> _Exercise brief_
Extract the data exactly, missing nothing.

> _Given information_
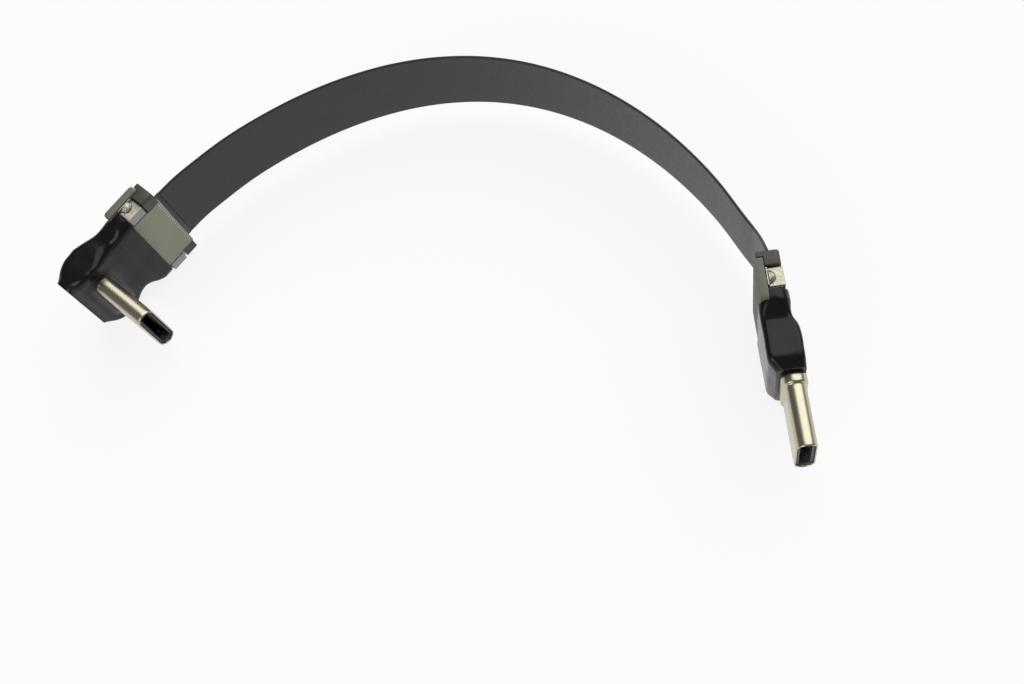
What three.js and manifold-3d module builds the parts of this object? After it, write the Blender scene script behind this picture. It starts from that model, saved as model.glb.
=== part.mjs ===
// Flat USB-C cable: a 20-way flat flexible ribbon, 0.5 mm pitch, with a small board at each end.
// Each board carries a slider-locked ribbon connector and a metal-shelled plug under heat-shrink.
// The left plug stands square to its board, the right one points straight on.
// Millimetres, +Z up. The cable stands on the long edges of its two boards, as it rests on a table.
import * as THREE from 'three';
import { mergeVertices } from 'three/addons/utils/BufferGeometryUtils.js';
import Module from 'manifold-3d';

const wasm = await Module();
wasm.setup();

// Fits
const runningGap = 0.05;      // between pieces that slide or are pushed together
const shrinkGap = 0.06;       // heat-shrink over what it grips
const sheet = 0.2;            // hold-downs and latches

// Ribbon
const ways = 20;
const pitch = 0.5;
const ribbonWidth = (ways + 1) * pitch;
const ribbonThickness = 0.3;
const conductorWidth = 0.3;
const conductorHeight = 0.04;
const stiffenerReach = 0.7;   // stiffened end standing out of the connector
const insertDepth = 4.0;      // stiffened end inside the connector

// Ribbon connector
const connectorTop = 1.1;     // above the ribbon's middle plane
const coverWidth = ribbonWidth + 0.2;         // housing between the ears
const housingRearWidth = ribbonWidth + 0.5;
const bracketInner = housingRearWidth + 0.5;  // clear width between the hold-downs' tabs
const shoulderWidth = bracketInner + 2.3;
const bracketOver = shoulderWidth + 2 * (runningGap + sheet);
const connectorWidth = bracketOver + 0.6;     // over the slider's ears
const combDepth = 0.55;
const combSlot = 0.26;
const contactWidth = 0.18;
const contactTop = 0.85;
const housingBack = 5.8;
const shoulderFront = 2.1;
const shoulderBack = 4.55;
const floorThickness = 0.15;
const floorFront = 1.15;
const tailLength = 0.7;
const tailHeight = 0.15;

// Slider
const lipFront = 0.3;
const lipBack = 1.05;
const barBack = 3.2;
const barWidth = coverWidth - 0.5;
const barTop = -0.24;
const barThickness = 0.38;
const earFront = 0.15;
const earBack = 1.95;
const earTop = 1.05;
const earDrop = 0.8;          // how far the ear hangs in front of the board's edge
const earRound = 0.6;

// Hold-down brackets and their solder
const bracketFront = 2.25;
const bracketBack = 4.45;
const footReach = 0.5;
const solderHeight = 0.75;
const solderLength = 1.9;

// Board
const boardWidth = bracketOver + 2 * (footReach + 0.1);
const boardThickness = 1.0;
const boardFront = 0.9;       // from the connector's mouth to the board's edge
const wingEnd = 5.9;          // where the wide part of the board ends
const neckWidth = coverWidth + 0.5;
const boardCorner = 0.5;
const neckCorner = 1.2;
const componentFace = -0.9;   // board's upper side, below the ribbon's middle plane

// Heat-shrink
const shrinkWall = 0.3;
const shrinkFront = 4.65;
const shrinkCorner = 0.6;
const wingSlope = 1.7;        // corner of the skin where it comes down on the board's wings
const wingShow = 0.4;         // edge of the wings left bare
const dip = 0.75;             // how far the skin sinks between the connector and the left plug
const swell = 1.1;            // how far it bulges under the left plug's solder
const nip = 0.8;              // how far it draws in at its closed end

// Plug
const plugWidth = 8.25;
const plugThickness = 2.4;
const shellWall = 0.2;
const shellLip = 0.12;        // bevel at the mouth
const insulatorSet = 0.25;    // insulator's face behind the shell's rim
const insulatorLength = 8.6;
const cavityWidth = plugWidth - 1.35;
const cavityHeight = plugThickness - 1.1;
const cavityDepth = 6.3;
const plugContacts = 12;
const plugContactWidth = 0.25;
const plugContactHeight = 0.14;
const contactStart = 1.4;     // behind the insulator's face
const contactLength = 4.2;
const latchHeight = 0.6;
const latchStart = 1.2;
const latchHook = 0.2;

// Left end: plug square to the board
const leftNeckEnd = 15.2;
const leftPlugAxis = 12.2;    // from the connector's mouth
const leftPlugTip = 9.75;     // above the ribbon's middle plane
const leftShrinkEnd = 15.8;

// Right end: plug in line with the board
const rightNeckEnd = 12.2;
const rightPlugTip = 22.05;
const rightPlugRear = 9.4;
const rightPlugRise = 0.45;   // plug's middle plane above the ribbon's
const rightShrinkEnd = 13.5;
const collarFront = 13.65;
const collarBack = 14.8;
const collarWidth = plugWidth + 1.35;
const collarThickness = plugThickness + 0.5;

// Where the two connectors' mouths stand, and the ribbon's route between them
const standHeight = boardWidth / 2;
const leftMouth = new THREE.Vector2(-30.9, 21.1);
const leftTurn = -135;        // degrees, the way the left board points
const rightMouth = new THREE.Vector2(42.1, 0.1);
const rightTurn = -90;
const routePoints = [
  [-30.37, 21.63], [-28.4, 23.4], [-26.2, 25.0], [-21.5, 28.0], [-16.3, 30.5], [-10.8, 32.5],
  [-5.2, 33.85], [0.6, 34.5], [6.4, 34.3], [12.1, 33.2], [17.6, 31.15], [22.6, 28.3],
  [27.2, 24.7], [31.3, 20.5], [34.8, 15.9], [37.8, 10.9], [40.2, 5.7], [41.5, 2.9], [42.1, 0.85],
];
const routeSteps = 60;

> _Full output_
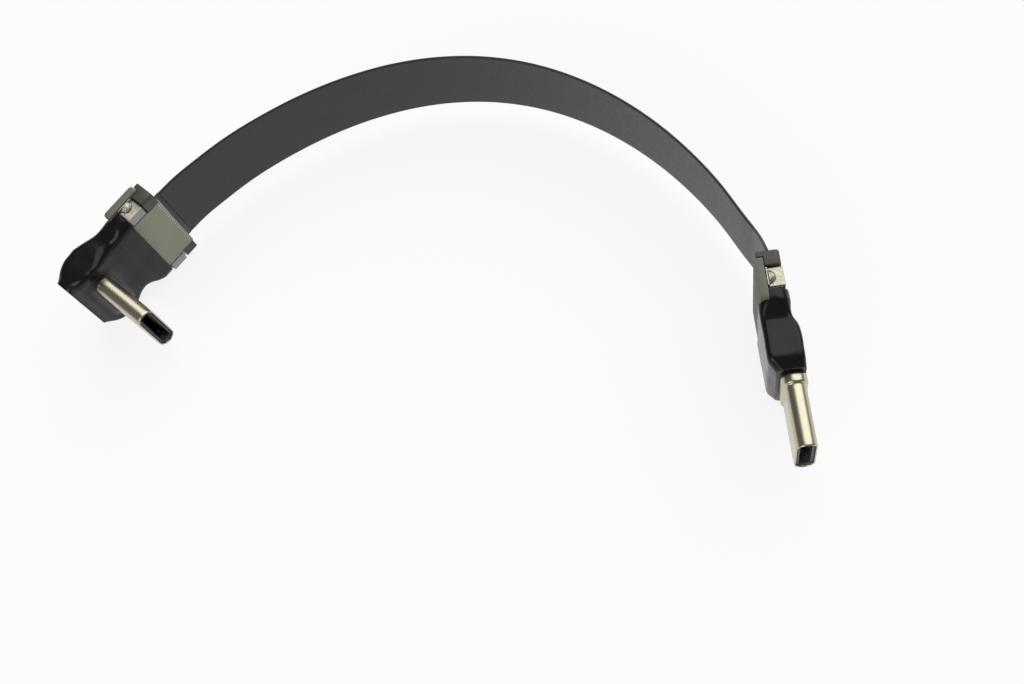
What three.js and manifold-3d module builds the parts of this object? After it, write the Blender scene script behind this picture. It starts from that model, saved as model.glb.
=== part.mjs ===
// Flat USB-C cable: a 20-way flat flexible ribbon, 0.5 mm pitch, with a small board at each end.
// Each board carries a slider-locked ribbon connector and a metal-shelled plug under heat-shrink.
// The left plug stands square to its board, the right one points straight on.
// Millimetres, +Z up. The cable stands on the long edges of its two boards, as it rests on a table.
import * as THREE from 'three';
import { mergeVertices } from 'three/addons/utils/BufferGeometryUtils.js';
import Module from 'manifold-3d';

const wasm = await Module();
wasm.setup();

// Fits
const runningGap = 0.05;      // between pieces that slide or are pushed together
const shrinkGap = 0.06;       // heat-shrink over what it grips
const sheet = 0.2;            // hold-downs and latches

// Ribbon
const ways = 20;
const pitch = 0.5;
const ribbonWidth = (ways + 1) * pitch;
const ribbonThickness = 0.3;
const conductorWidth = 0.3;
const conductorHeight = 0.04;
const stiffenerReach = 0.7;   // stiffened end standing out of the connector
const insertDepth = 4.0;      // stiffened end inside the connector

// Ribbon connector
const connectorTop = 1.1;     // above the ribbon's middle plane
const coverWidth = ribbonWidth + 0.2;         // housing between the ears
const housingRearWidth = ribbonWidth + 0.5;
const bracketInner = housingRearWidth + 0.5;  // clear width between the hold-downs' tabs
const shoulderWidth = bracketInner + 2.3;
const bracketOver = shoulderWidth + 2 * (runningGap + sheet);
const connectorWidth = bracketOver + 0.6;     // over the slider's ears
const combDepth = 0.55;
const combSlot = 0.26;
const contactWidth = 0.18;
const contactTop = 0.85;
const housingBack = 5.8;
const shoulderFront = 2.1;
const shoulderBack = 4.55;
const floorThickness = 0.15;
const floorFront = 1.15;
const tailLength = 0.7;
const tailHeight = 0.15;

// Slider
const lipFront = 0.3;
const lipBack = 1.05;
const barBack = 3.2;
const barWidth = coverWidth - 0.5;
const barTop = -0.24;
const barThickness = 0.38;
const earFront = 0.15;
const earBack = 1.95;
const earTop = 1.05;
const earDrop = 0.8;          // how far the ear hangs in front of the board's edge
const earRound = 0.6;

// Hold-down brackets and their solder
const bracketFront = 2.25;
const bracketBack = 4.45;
const footReach = 0.5;
const solderHeight = 0.75;
const solderLength = 1.9;

// Board
const boardWidth = bracketOver + 2 * (footReach + 0.1);
const boardThickness = 1.0;
const boardFront = 0.9;       // from the connector's mouth to the board's edge
const wingEnd = 5.9;          // where the wide part of the board ends
const neckWidth = coverWidth + 0.5;
const boardCorner = 0.5;
const neckCorner = 1.2;
const componentFace = -0.9;   // board's upper side, below the ribbon's middle plane

// Heat-shrink
const shrinkWall = 0.3;
const shrinkFront = 4.65;
const shrinkCorner = 0.6;
const wingSlope = 1.7;        // corner of the skin where it comes down on the board's wings
const wingShow = 0.4;         // edge of the wings left bare
const dip = 0.75;             // how far the skin sinks between the connector and the left plug
const swell = 1.1;            // how far it bulges under the left plug's solder
const nip = 0.8;              // how far it draws in at its closed end

// Plug
const plugWidth = 8.25;
const plugThickness = 2.4;
const shellWall = 0.2;
const shellLip = 0.12;        // bevel at the mouth
const insulatorSet = 0.25;    // insulator's face behind the shell's rim
const insulatorLength = 8.6;
const cavityWidth = plugWidth - 1.35;
const cavityHeight = plugThickness - 1.1;
const cavityDepth = 6.3;
const plugContacts = 12;
const plugContactWidth = 0.25;
const plugContactHeight = 0.14;
const contactStart = 1.4;     // behind the insulator's face
const contactLength = 4.2;
const latchHeight = 0.6;
const latchStart = 1.2;
const latchHook = 0.2;

// Left end: plug square to the board
const leftNeckEnd = 15.2;
const leftPlugAxis = 12.2;    // from the connector's mouth
const leftPlugTip = 9.75;     // above the ribbon's middle plane
const leftShrinkEnd = 15.8;

// Right end: plug in line with the board
const rightNeckEnd = 12.2;
const rightPlugTip = 22.05;
const rightPlugRear = 9.4;
const rightPlugRise = 0.45;   // plug's middle plane above the ribbon's
const rightShrinkEnd = 13.5;
const collarFront = 13.65;
const collarBack = 14.8;
const collarWidth = plugWidth + 1.35;
const collarThickness = plugThickness + 0.5;

// Where the two connectors' mouths stand, and the ribbon's route between them
const standHeight = boardWidth / 2;
const leftMouth = new THREE.Vector2(-30.9, 21.1);
const leftTurn = -135;        // degrees, the way the left board points
const rightMouth = new THREE.Vector2(42.1, 0.1);
const rightTurn = -90;
const routePoints = [
  [-30.37, 21.63], [-28.4, 23.4], [-26.2, 25.0], [-21.5, 28.0], [-16.3, 30.5], [-10.8, 32.5],
  [-5.2, 33.85], [0.6, 34.5], [6.4, 34.3], [12.1, 33.2], [17.6, 31.15], [22.6, 28.3],
  [27.2, 24.7], [31.3, 20.5], [34.8, 15.9], [37.8, 10.9], [40.2, 5.7], [41.5, 2.9], [42.1, 0.85],
];
const routeSteps = 60;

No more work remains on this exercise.